18 U.S.C. § 1507 criminalizes any attempt to influence a judge in the exercise of his or her duties by picketing them at their home. Congress passed this law to allow judges at every level of the judiciary the freedom to exercise their judicial power free from outside influence or intimidation. Article III of the Constitution guarantees judicial independence by granting judges life tenure and salary protection so they are not influenced by anything but the law and facts in the case before them. Unfortunately, despite clear evidence that federal law was violated by mobs of protestors at the Justices’ homes, the head of the Department of Justice, and chief law enforcement officer of the United States, flatly refused to enforce federal law.

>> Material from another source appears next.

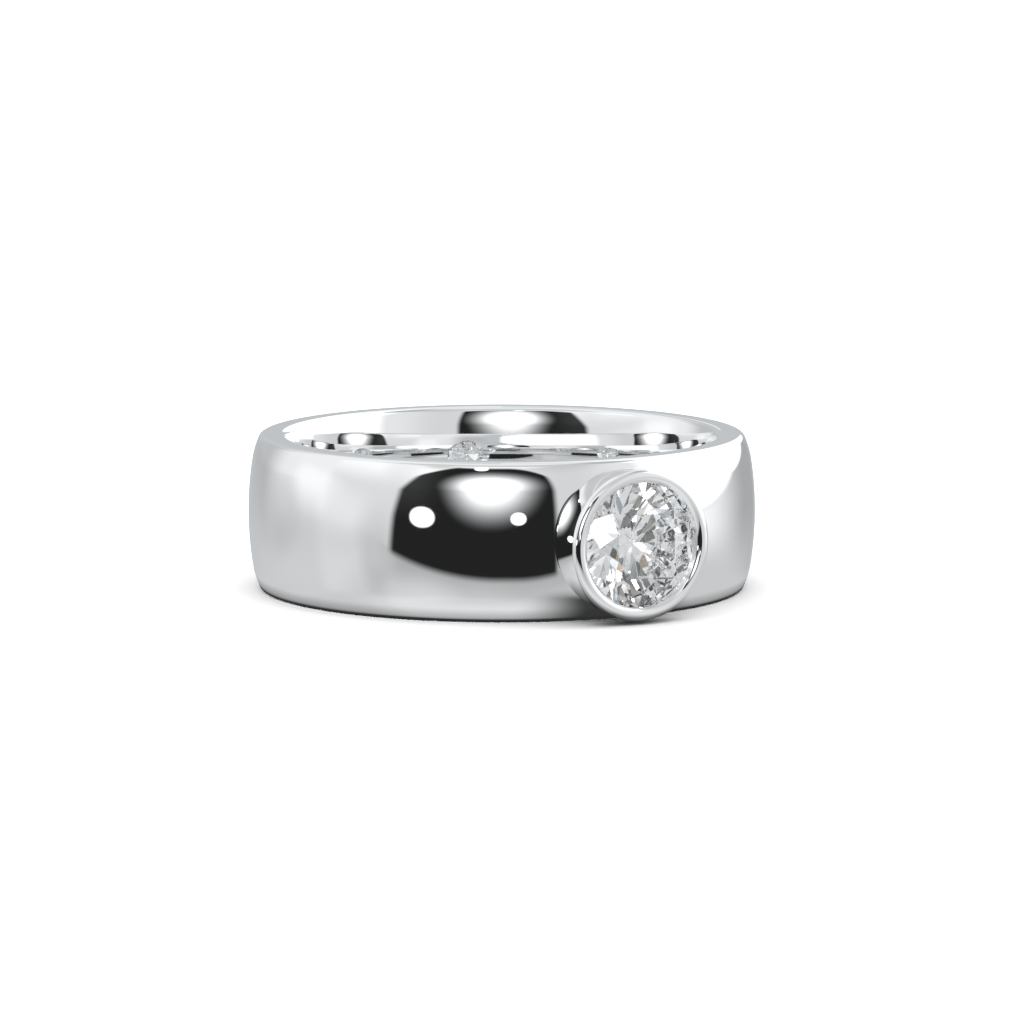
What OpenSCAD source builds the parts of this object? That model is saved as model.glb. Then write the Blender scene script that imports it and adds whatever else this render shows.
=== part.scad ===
// Wide court-profile finger ring with one round brilliant in a raised tube
// bezel. The ring lies on its side: the finger hole runs along Z, its middle
// is the origin, and the stone faces -Y. All sizes are in millimetres.

/* [Band] */
// Width of the band along the finger
band_w = 6.1; // [5.9:0.1:6.6]
// Radius of the plain land in the middle of the finger hole
bore_r = 8.25; // [8:0.05:9]
// Length of that plain land along the finger
land_len = 1.5; // [1.2:0.1:2]
// Radial thickness of the band at mid-width
band_t = 1.72; // [1.6:0.02:2]
// Radius of the gentle arc across the middle of the outside
crown_arc_r = 13.37; // [12:0.01:16]
// Half angle covered by the gentle outer arc, in degrees
crown_arc_deg = 8.6; // [6:0.1:10]
// Radius of the tighter arc on each outer shoulder
shoulder_arc_r = 3.66; // [3.2:0.01:4.4]
// Radius of the rounded rims, inside and outside
rim_fillet = 0.25; // [0.15:0.01:0.35]
// Slope where the tight inner shoulder hands over to the rim rounding, in degrees
inner_rim_deg = 17; // [15:1:20]
// Radius of the tighter arc on each inner shoulder
inner_shoulder_r = 3.2; // [2.8:0.05:3.6]
// Slope where the inner shoulder hands over to the comfort arc, in degrees
inner_arc_deg = 7; // [5:0.5:8]

/* [Bezel] */
// Distance from the ring's axis to the front of the rim
rim_front_h = 11.518; // [11.45:0.002:11.6]
// Radius of the circle along which the rim stands furthest forward
rim_ring_r = 2.627; // [2.6:0.001:2.66]
// Radius of the broad arc across the rim
rim_arc_r = 0.295; // [0.27:0.005:0.32]
// Slope where the broad arc hands over to the rounded outer edge, in degrees
rim_out_deg = 48; // [40:1:56]
// Slope where the broad arc ends at the lip over the stone, in degrees
rim_in_deg = 55; // [48:1:60]
// Radius of the rounded outer edge
rim_edge_r = 0.14; // [0.1:0.01:0.2]
// Slope where the rounded edge hands over to the side arc, in degrees
rim_edge_deg = 62; // [57:1:70]
// Radius of the side arc, between the rounded edge and the collar
rim_side_r = 0.33; // [0.24:0.01:0.4]
// Inward slope of the collar's side where it leaves the rim, in degrees
collar_taper = 2.8; // [0:0.1:5]
// Radius of the long arc on which the collar's side bows in to the band
collar_bow_r = 12; // [9:0.5:40]

/* [Stone] */
// Girdle diameter of the stone
stone_d = 4.94; // [4.9:0.01:5.02]
// Table width, corner to corner, as a share of the girdle diameter
table_share = 0.53; // [0.51:0.01:0.58]
// Crown angle, in degrees
crown_deg = 33.4; // [32.4:0.1:34.6]
// Pavilion angle, in degrees
pavilion_deg = 39.8; // [39.2:0.1:40.8]
// Thickness of the girdle
girdle_t = 0.15; // [0.1:0.01:0.18]
// Length of the star facets, as a share of the crown's run
star_share = 0.51; // [0.45:0.01:0.6]
// Length of the lower half facets, as a share of the pavilion's run
lower_share = 0.79; // [0.7:0.01:0.84]
// Height of the table above the front of the rim
table_rise = 0.232; // [0.1:0.002:0.36]
// Turn of the stone about its own axis, in degrees
stone_turn = 22.5; // [0:0.1:45]

/* [Setting] */
// Gap kept between the stone and the metal
stone_gap = 0.03; // [0.02:0.005:0.04]
// Radius of the open back's mouth at the finger hole
back_mouth_r = 2.2; // [2:0.01:2.3]
// Radius of the open back below the stone
back_throat_r = 1.9; // [1.6:0.02:1.96]

/* [Hidden] */
$fn = 96;
half_w = band_w / 2;

// ---- band section, r outwards and z along the finger -------------------
// Tangent arcs follow each other: across the outside these are the crown arc,
// the shoulder and the rim rounding.
crown_r = bore_r + band_t;
crown_c = [crown_r - crown_arc_r, 0];
shoulder_c = crown_c + (crown_arc_r - shoulder_arc_r) * [cos(crown_arc_deg), sin(crown_arc_deg)];
rim_z = half_w - rim_fillet;
outer_rim_deg = asin((rim_z - shoulder_c[1]) / (shoulder_arc_r - rim_fillet));
outer_rim_c = shoulder_c + (shoulder_arc_r - rim_fillet) * [cos(outer_rim_deg), sin(outer_rim_deg)];

// The inside is built from the land outwards: comfort arc, inner shoulder,
// then the rim rounding. The comfort arc's radius closes the height.
inner_rim_z = rim_z + rim_fillet * sin(inner_rim_deg);
inner_arc_z = inner_rim_z - inner_shoulder_r * (sin(inner_rim_deg) - sin(inner_arc_deg));
comfort_r = (inner_arc_z - land_len / 2) / sin(inner_arc_deg);
comfort_c = [bore_r + comfort_r, land_len / 2];
inner_shoulder_c = comfort_c + (comfort_r - inner_shoulder_r) * [-cos(inner_arc_deg), sin(inner_arc_deg)];
inner_rim_c = inner_shoulder_c + (inner_shoulder_r - rim_fillet) * [-cos(inner_rim_deg), sin(inner_rim_deg)];

// Points on an arc between two slopes, in steps that stay within 0.003 of it.
// side is 1 for the outside of the band and -1 for the inside.
function arc(c, r, from, to, side, n) =
    [for (i = [0:n]) let (a = from + (to - from) * i / n) c + r * [side * cos(a), sin(a)]];

// The upper half of the section, from mid-width outside to the land inside.
upper = concat(
    arc(crown_c, crown_arc_r, 0, crown_arc_deg, 1, 4),
    [for (i = [1:14]) arc(shoulder_c, shoulder_arc_r, crown_arc_deg, outer_rim_deg, 1, 14)[i]],
    [for (i = [1:5]) arc(outer_rim_c, rim_fillet, outer_rim_deg, 90, 1, 5)[i]],
    arc(inner_rim_c, rim_fillet, 90, inner_rim_deg, -1, 8),
    [for (i = [1:3]) arc(inner_shoulder_c, inner_shoulder_r, inner_rim_deg, inner_arc_deg, -1, 3)[i]],
    [for (i = [1:4]) arc(comfort_c, comfort_r, inner_arc_deg, 0, -1, 4)[i]]);

module band_section() {
    last = len(upper) - 1;
    polygon(concat(upper, [for (i = [last:-1:1]) [upper[i][0], -upper[i][1]]]));
}

// ---- bezel and stone, on the stone's own axis --------------------------
// Heights here are distances from the ring's axis, before the setting is
// turned to face -Y.
module face_front() rotate([90, 0, 0]) children();

stone_r = stone_d / 2;
table_r = stone_r * table_share;
table_h = rim_front_h + table_rise;
girdle_top = table_h - (stone_r - table_r) * tan(crown_deg);
girdle_low = girdle_top - girdle_t;
culet_h = girdle_low - stone_r * tan(pavilion_deg);
// the rim's section: a broad arc, a tighter edge tangent to it, then the side
rim_c = [rim_ring_r, rim_front_h - rim_arc_r];
edge_c = rim_c + (rim_arc_r - rim_edge_r) * [sin(rim_out_deg), cos(rim_out_deg)];
side_c = edge_c + (rim_edge_r - rim_side_r) * [sin(rim_edge_deg), cos(rim_edge_deg)];
lip_r = rim_ring_r - rim_arc_r * sin(rim_in_deg);
lip_h = rim_front_h - rim_arc_r * (1 - cos(rim_in_deg));
crown_drop = (stone_r - lip_r) * tan(crown_deg);
collar_foot_h = bore_r + 0.75;
back_mouth_h = bore_r - 0.1;
// the collar's long arc is tangent to the side arc
bow_c = side_c - (collar_bow_r - rim_side_r) * [cos(collar_taper), -sin(collar_taper)];
bow_foot_deg = -asin((bow_c[1] - collar_foot_h) / collar_bow_r);

module collar() face_front() rotate_extrude($fn = 128) polygon(concat(
    [[0, collar_foot_h]],
    arc(bow_c, collar_bow_r, bow_foot_deg, -collar_taper, 1, 6),
    [for (i = [1:4]) arc(side_c, rim_side_r, -collar_taper, 90 - rim_edge_deg, 1, 4)[i]],
    [for (i = [1:3]) arc(edge_c, rim_edge_r, 90 - rim_edge_deg, 90 - rim_out_deg, 1, 3)[i]],
    [for (i = [1:12]) arc(rim_c, rim_arc_r, 90 - rim_out_deg, 90 + rim_in_deg, 1, 12)[i]],
    [for (i = [1:3]) arc(rim_c, rim_arc_r, 90 + rim_in_deg, 180, 1, 3)[i]],
    [[0, rim_c[1]]]));

// Everything cut away for the stone: the well above the crown, the lip that
// follows the crown, the girdle wall, the seat that follows the pavilion and
// the open back.
module stone_well() face_front() rotate_extrude($fn = 128) polygon([
    [0, bore_r - 1.6],
    [back_mouth_r + 0.4, bore_r - 1.6],
    [back_mouth_r + 0.4, back_mouth_h - 0.4],
    [back_throat_r, back_mouth_h + back_mouth_r - back_throat_r],
    [back_throat_r, culet_h + back_throat_r * tan(pavilion_deg) - stone_gap / cos(pavilion_deg)],
    [stone_r + stone_gap, girdle_low + (stone_gap * sin(pavilion_deg) - stone_gap) / cos(pavilion_deg)],
    [stone_r + stone_gap, girdle_top + (stone_gap - stone_gap * sin(crown_deg)) / cos(crown_deg)],
    [lip_r, girdle_top + crown_drop + stone_gap / cos(crown_deg)],
    [lip_r, lip_h + 0.6],
    [0, lip_h + 0.6]]);

module band_with_bezel() color([0.86, 0.87, 0.88]) difference() {
    union() {
        rotate_extrude($fn = 256) band_section();
        collar();
    }
    stone_well();
}

// ---- round brilliant ----------------------------------------------------
// Rings of points, from the table down to the culet. Main facets are centred
// on every 45 degrees, and the halves meet between them.
function ring8(r, h, turn) = [for (i = [0:7]) [r * cos(45 * i + turn), r * sin(45 * i + turn), h]];
function ring16(r, h) = [for (i = [0:15]) [r * cos(22.5 * i), r * sin(22.5 * i), h]];

star_r = table_r * cos(22.5) + star_share * (stone_r - table_r * cos(22.5));
star_h = table_h - (star_r * cos(22.5) - table_r) * tan(crown_deg);
lower_r = stone_r * (1 - lower_share);
lower_h = culet_h + lower_r * cos(22.5) * tan(pavilion_deg);

stone_points = concat(
    ring8(table_r, table_h, 0),        // 0..7    table corners
    ring8(star_r, star_h, 22.5),       // 8..15   star tips
    ring16(stone_r, girdle_top),       // 16..31  top of the girdle
    ring16(stone_r, girdle_low),       // 32..47  foot of the girdle
    ring8(lower_r, lower_h, 22.5),     // 48..55  lower half tips
    [[0, 0, culet_h]]);                // 56      culet

function nxt(i, n) = (i + 1) % n;
stone_faces = concat(
    [[for (i = [7:-1:0]) i]],
    [for (i = [0:7]) [i, nxt(i, 8), 8 + i]],                                        // stars
    [for (i = [0:7]) [i, 8 + i, 16 + 2 * i, 8 + (i + 7) % 8]],                      // crown mains
    [for (i = [0:7]) [8 + i, 16 + 2 * i + 1, 16 + 2 * i]],                          // upper halves
    [for (i = [0:7]) [8 + i, 16 + (2 * i + 2) % 16, 16 + 2 * i + 1]],
    [for (i = [0:15]) [16 + i, 16 + nxt(i, 16), 32 + nxt(i, 16), 32 + i]],          // girdle
    [for (i = [0:7]) [48 + i, 32 + 2 * i, 32 + 2 * i + 1]],                         // lower halves
    [for (i = [0:7]) [48 + i, 32 + 2 * i + 1, 32 + (2 * i + 2) % 16]],
    [for (i = [0:7]) [56, 48 + (i + 7) % 8, 32 + 2 * i, 48 + i]]);                  // pavilion mains

module stone() color([0.95, 0.97, 1.0, 0.6]) face_front()
    rotate([0, 0, stone_turn]) polyhedron(stone_points, stone_faces, convexity = 2);

band_with_bezel();
stone();
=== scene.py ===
import math

import bmesh
import bpy
import numpy as np
from mathutils import Matrix, Vector


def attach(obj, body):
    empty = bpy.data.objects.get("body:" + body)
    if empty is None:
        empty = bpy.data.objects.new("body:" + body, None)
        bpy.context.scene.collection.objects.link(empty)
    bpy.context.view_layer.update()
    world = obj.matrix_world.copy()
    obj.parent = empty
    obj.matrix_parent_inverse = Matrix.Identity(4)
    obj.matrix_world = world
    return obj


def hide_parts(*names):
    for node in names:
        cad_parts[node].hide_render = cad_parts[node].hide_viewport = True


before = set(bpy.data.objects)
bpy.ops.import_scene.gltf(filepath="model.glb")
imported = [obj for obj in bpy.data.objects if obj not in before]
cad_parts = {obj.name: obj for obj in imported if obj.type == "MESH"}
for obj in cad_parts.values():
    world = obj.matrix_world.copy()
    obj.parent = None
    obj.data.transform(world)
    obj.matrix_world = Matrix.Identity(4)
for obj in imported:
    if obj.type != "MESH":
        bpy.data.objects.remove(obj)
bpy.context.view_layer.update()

MM = 0.001
scene = bpy.context.scene

# ---------------------------------------------------------------------------
# Sizes of the real object in millimetres, as in the frame: the finger hole
# runs along Z, the origin is its middle, and the stone faces -Y.
# ---------------------------------------------------------------------------
HALF_W = 3.05
BORE_R = 8.25
LAND = 1.5
BAND_T = 1.72
CROWN_R, CROWN_A = 13.37, 8.6
SHOULDER_R = 3.66
FILLET = 0.25
IN_RIM_A = 17.0
IN_SHOULDER_R = 3.2
IN_ARC_A = 7.0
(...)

A few days ago, the Supreme Court Marshal asked Maryland and Virginia officials to enforce laws that prohibit picketing outside the homes of the Justices who live in the two states. Further, the governors of Virginia and Maryland called upon Attorney General Garland to “enforce the law as it is written.” Attorney General Garland, however, has ignored such calls, doing so with near-tragic results.

On June 8, 2022, a would-be assassin, armed with a pistol and a knife, was arrested outside the home of Justice Brett Kavanaugh.  He later admitted he intended to kill the Justice.  Intimidation attempts have also occurred at the homes of Justice Alito, Justice Thomas, Justice Barrett and Chief Justice Roberts. In response to these threats, Attorney General Garland merely stated, “The Justice Department will not tolerate violence or threats of violence against judges or any other public servants at work, home, or any other location.”   Attorney General Garland’s refusal to act, however, calls into question the sincerity of this statement.

Attorney General Garland was quick to condemn parents who attended school board meetings to protest radical policies pushed by some board members. Yet he has shown little urgency to protect Supreme Court Justices despite calls from the Supreme Court Marshal and multiple governors to do so. Attorney General Garland should be asked, under oath, why he refused to act in this instance, as well as detail his plans to uphold judicial independence and the rule of law in the face of future such intimidation campaigns.